In the immediate aftermath of his arrest, Kelley’s public profile received a boost, and one poll showed him narrowly leading the crowded GOP field. That said, his campaign ultimately faltered and in this week’s gubernatorial primary, Kelley finished fourth out of five candidates.

At least, that’s what the actual vote tallies show. As The Detroit News reported, the failed candidate isn’t conceding and didn’t appear ready to accept the results.

Real estate broker Ryan Kelley, who finished in fourth place in Michigan’s GOP primary race for governor and was 25 percentage points behind the winner, Tudor Dixon, was the first candidate to question the results. The Allendale man posted a statement at about 1:24 a.m. on some of his social media platforms. Then, at about 5 a.m., he released the same message on his official Facebook page.

Kelley described the primary results as a “predetermined outcome,” and called his party’s nominee the “predetermined winner.” He called on the state GOP to support “a publicly supervised hand recount to uphold election integrity.”

This comes a week after election officials in Michigan expressed concerns that conspiracy theories might lead some local Republican canvassers to refuse to certify primary results.

At first blush, it might be tempting to scoff at occasional sore losers, but the larger pattern is more discouraging. Much of the GOP started by embracing Donald Trump’s Big Lie about the 2020 race, and Republicans are now applying those conspiratorial principles to other races — including their own.

NPR recently highlighted the crop of GOP candidates “who insist they won their elections, facts be damned.”

While Trump has most notably spent the last 18 months denying his 2020 election defeat, despite clear evidence he lost, he’s not the only one. During this election cycle, candidates across the country have refused to concede — even in races that are not remotely close.

It’d be an overstatement to suggest most Republicans are responding to primary defeats by pushing made-up fraud allegations, but the list of such GOP candidates isn’t short, and it is growing.
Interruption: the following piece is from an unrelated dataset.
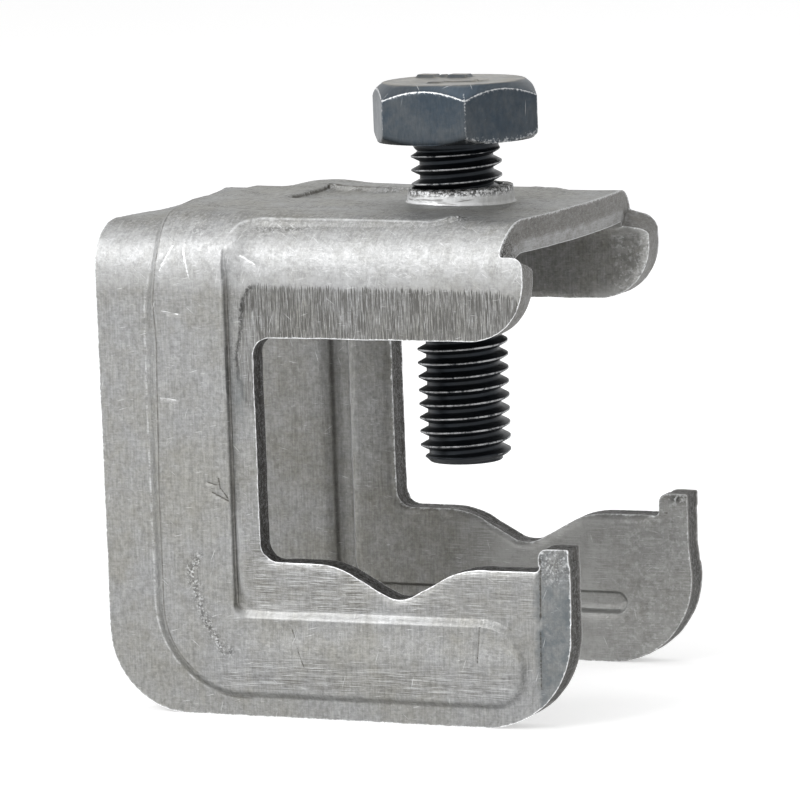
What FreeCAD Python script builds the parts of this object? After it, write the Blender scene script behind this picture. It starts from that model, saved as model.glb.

The Associated Press recently published a round-up of these losing candidates, highlighting primary races in Colorado, Nevada, and South Carolina. Axios found related instances in Florida and Georgia.

In some cases, losing Republican candidates simply whine about fraud that they can’t prove, but in other instances, the GOP candidates who fell far short have pushed for recounts and even filed lawsuits based on their theories.

None of this is healthy. Democracies work when candidates and parties accept legitimate results, win or lose. When much of one party, fueled by absurd lies, decides to only accept elections when Americans vote the way they like, it erodes the entire system.

It also helps set the stage for more Republicans rejecting the legitimacy of other elections — including the 2022 and 2024 general elections.